### GIVEN MATERIAL
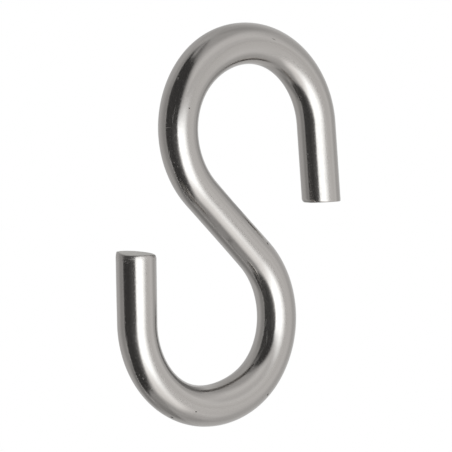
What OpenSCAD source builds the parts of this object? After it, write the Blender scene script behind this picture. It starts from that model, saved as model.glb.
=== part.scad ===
// S hook bent from one length of round bar.
//
// The bar follows a flat path in the XZ plane: a free leg, the upper bend, the slanted shank, the
// lower bend and the other free leg. The origin is the point inside the crown of the upper bend
// where the hook bears on what it hangs from. +Z is up, and the front is the -Y side.

/* [Bar] */
// Diameter of the round bar
bar_d = 6; // [3:0.5:8]

/* [Upper hook] */
// Radius inside the upper bend
upper_inner_r = 10.2; // [8:0.1:14]
// Straight length of the upper free leg
upper_leg = 12; // [6:0.1:18]
// Angle at which the upper free leg leans outwards
upper_lean = 5; // [0:0.5:15]

/* [Lower hook] */
// Radius inside the lower bend
lower_inner_r = 10; // [8:0.1:14]
// Straight length of the lower free leg
lower_leg = 10.4; // [6:0.1:18]
// Angle at which the lower free leg leans outwards
lower_lean = 1; // [0:0.5:15]

/* [Shank] */
// Straight length of the shank between the two bends
shank = 13.7; // [6:0.1:30]
// Angle between the shank and the vertical
shank_slant = 47.5; // [30:0.5:60]

/* [Sheared ends] */
// Angle by which each cut is out of square, the side that faces the shank being the shorter
cut_slant = 3; // [0:0.5:8]
// Angle by which the lower cut also faces the front
cut_tilt = 7; // [0:0.5:10]
// Radius to which the edge of a cut is worn
edge_r = 0.6; // [0.4:0.1:0.9]
// Shift of that rounding, which leaves the edge on the side of the shank rounder
rollover = 0.1; // [0:0.05:0.2]

/* [Hidden] */

// Facets round the bar and along a bend
bar_fn = 64;
bend_fn = 180;

// The straight runs reach a little way into the bends, which are a hair thicker than the bar, so
// that the lengths join as one solid
overlap = 0.3;
hair = 0.01;

bar_r = bar_d / 2;
upper_r = upper_inner_r + bar_r;
lower_r = lower_inner_r + bar_r;

// Angle that each bend turns through, from its free leg to the shank
upper_turn = 180 + shank_slant - upper_lean;
lower_turn = 180 + shank_slant - lower_lean;

// Centres of the bends and ends of the shank, as [x, z]
to_centre = [cos(shank_slant), sin(shank_slant)];
down_shank = [sin(shank_slant), -cos(shank_slant)];
upper_centre = [0, -upper_inner_r];
shank_top = upper_centre - upper_r * to_centre;
shank_foot = shank_top + shank * down_shank;
lower_centre = shank_foot - lower_r * to_centre;

// Outline of a cut end from its axis: a flat, the worn edge as a short arc, and a flare that
// stays clear of the bar below
worn_to = 20;
bar_meets_edge = 30;
flat_r = bar_r - edge_r * cos(bar_meets_edge);
flare_h = 30;
worn_edge = [for (a = [90 : -10 : worn_to]) [flat_r + edge_r * cos(a), edge_r * (sin(a) - 1)]];
flare = worn_edge[len(worn_edge) - 1] + flare_h * [tan(worn_to), -1];
end_outline = concat([[0, 0]], worn_edge, [flare, [0, flare[1]]]);

// Puts what is drawn along +Z at point p of the path, turned from +Z towards +X
module on_path(p, turned) {
    translate([p[0], 0, p[1]])
        rotate([0, turned, 0])
            children();
}

// A straight length of bar along +Z
module run(from, to) {
    translate([0, 0, from])
        cylinder(r = bar_r, h = to - from, $fn = bar_fn);
}

// A bend about the origin, anticlockwise seen from the front, starting at an angle above +X
module bend(r, start, turn) {
    rotate([90, -start, 0])
        rotate_extrude(angle = turn, $fn = bend_fn)
            translate([r, 0])
                circle(r = bar_r + hair, $fn = bar_fn);
}

// A free leg along +Z, with the shank on its +X side and a sheared end
module leg(length, tilt) {
    intersection() {
        run(-overlap, length + bar_r);
        translate([-rollover, 0, length])
            rotate([tilt, cut_slant, 0])
                rotate_extrude($fn = bar_fn)
                    polygon(end_outline);
    }
}

// The upper bend with its free leg
module upper_hook() {
    on_path(upper_centre, 0)
        bend(upper_r, upper_lean, upper_turn);
    on_path(upper_centre + upper_r * [cos(upper_lean), sin(upper_lean)], 180 - upper_lean)
        leg(upper_leg, 0);
}

// The lower bend with its free leg
module lower_hook() {
    on_path(lower_centre, 180)
        bend(lower_r, lower_lean, lower_turn);
    on_path(lower_centre - lower_r * [cos(lower_lean), sin(lower_lean)], -lower_lean)
        leg(lower_leg, cut_tilt);
}

module s_hook() {
    color("silver")
    union() {
        upper_hook();
        on_path(shank_top, 180 - shank_slant)
            run(-overlap, shank + overlap);
        lower_hook();
    }
}

s_hook();
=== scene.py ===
import math

import bpy
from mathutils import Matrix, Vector


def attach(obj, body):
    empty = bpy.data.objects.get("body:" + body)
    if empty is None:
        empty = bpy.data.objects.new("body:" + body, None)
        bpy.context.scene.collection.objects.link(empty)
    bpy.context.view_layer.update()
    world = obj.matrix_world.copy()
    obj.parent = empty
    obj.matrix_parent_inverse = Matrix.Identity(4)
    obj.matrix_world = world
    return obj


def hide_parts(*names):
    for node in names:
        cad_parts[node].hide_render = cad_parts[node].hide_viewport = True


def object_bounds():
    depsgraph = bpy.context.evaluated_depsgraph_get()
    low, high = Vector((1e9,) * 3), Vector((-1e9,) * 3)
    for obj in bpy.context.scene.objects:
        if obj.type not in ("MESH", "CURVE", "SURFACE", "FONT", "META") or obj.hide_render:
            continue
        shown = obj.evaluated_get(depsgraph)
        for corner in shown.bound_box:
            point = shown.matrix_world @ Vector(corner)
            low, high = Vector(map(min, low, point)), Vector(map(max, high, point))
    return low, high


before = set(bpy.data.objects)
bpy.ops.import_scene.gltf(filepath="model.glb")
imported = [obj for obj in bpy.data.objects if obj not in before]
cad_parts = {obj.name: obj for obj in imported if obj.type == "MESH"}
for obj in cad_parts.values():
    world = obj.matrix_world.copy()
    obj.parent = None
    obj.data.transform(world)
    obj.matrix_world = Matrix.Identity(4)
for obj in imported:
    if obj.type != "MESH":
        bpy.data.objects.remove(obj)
cad_low, cad_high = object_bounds()

MM = 0.001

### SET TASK
Reproduce, exactly as written, the stretch of lines whose first line is the one with "upper bend with its free leg" and whose last line is the one with "depsgraph = bpy.context.evaluated_depsgraph_get()".

### COMPLETE RESPONSE
// The upper bend with its free leg
module upper_hook() {
    on_path(upper_centre, 0)
        bend(upper_r, upper_lean, upper_turn);
    on_path(upper_centre + upper_r * [cos(upper_lean), sin(upper_lean)], 180 - upper_lean)
        leg(upper_leg, 0);
}

// The lower bend with its free leg
module lower_hook() {
    on_path(lower_centre, 180)
        bend(lower_r, lower_lean, lower_turn);
    on_path(lower_centre - lower_r * [cos(lower_lean), sin(lower_lean)], -lower_lean)
        leg(lower_leg, cut_tilt);
}

module s_hook() {
    color("silver")
    union() {
        upper_hook();
        on_path(shank_top, 180 - shank_slant)
            run(-overlap, shank + overlap);
        lower_hook();
    }
}

s_hook();
=== scene.py ===
import math

import bpy
from mathutils import Matrix, Vector


def attach(obj, body):
    empty = bpy.data.objects.get("body:" + body)
    if empty is None:
        empty = bpy.data.objects.new("body:" + body, None)
        bpy.context.scene.collection.objects.link(empty)
    bpy.context.view_layer.update()
    world = obj.matrix_world.copy()
    obj.parent = empty
    obj.matrix_parent_inverse = Matrix.Identity(4)
    obj.matrix_world = world
    return obj


def hide_parts(*names):
    for node in names:
        cad_parts[node].hide_render = cad_parts[node].hide_viewport = True


def object_bounds():
    depsgraph = bpy.context.evaluated_depsgraph_get()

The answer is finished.